To capture the feel of an 'end of days' scenario, Anna and the Apocalypse set up their shoot in the grounds of a secondary school in Port Glasgow; hardly La La Land, but for Benton, an ideal environment to take his first steps into the world of movie musicals.

'I know Scotland, my mum was Scottish so I grew up in places like Saltcoats and Stevenson, but sunny Greenock in January and February…let's just say it's tough, but it worked for the film,' says Benton. 'We'd recorded most of the songs in advance, but I got to do some of the singing live; the songs by Roddy Hart and Tommy Reilly are fantastic, really catchy and commercial.

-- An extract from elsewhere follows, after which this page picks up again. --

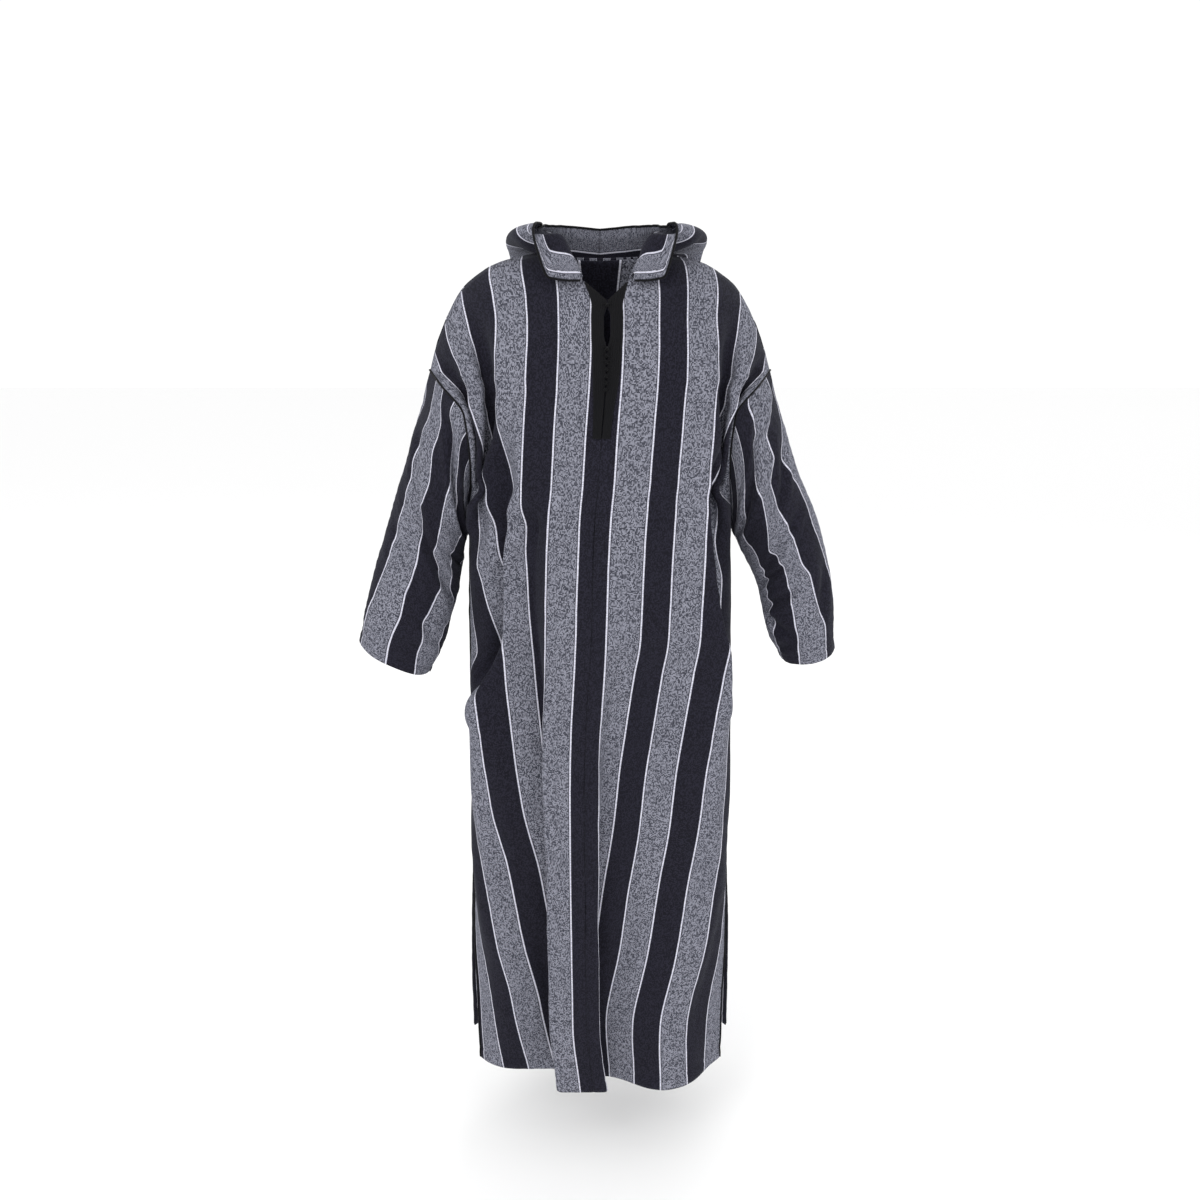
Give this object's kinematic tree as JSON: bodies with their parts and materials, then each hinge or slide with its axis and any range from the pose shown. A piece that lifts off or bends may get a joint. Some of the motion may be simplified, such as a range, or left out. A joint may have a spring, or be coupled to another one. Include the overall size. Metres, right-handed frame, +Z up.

I'm not really a pop fan, but they were great songs to sing and I think they'll appeal to all ages.'

Benton is modest about his own musical abilities, but admits there's an area of his skillset that he's keen to develop; having taken his dance moves as far as he can as a contestant on Strictly Come Dancing, he's like to try his hand as a DJ.

'I did play a DJ set once, with Vic Reeves, but I'd love to have another crack at it,' says Benton. 'I play a really random set, things like Todd Rundgren, Rage Against the Machine, Joe Cocker…maybe this musical will give me a chance to launch myself as a disc jockey!'

Anna and the Apocalypse is released in UK Fri 30 Nov.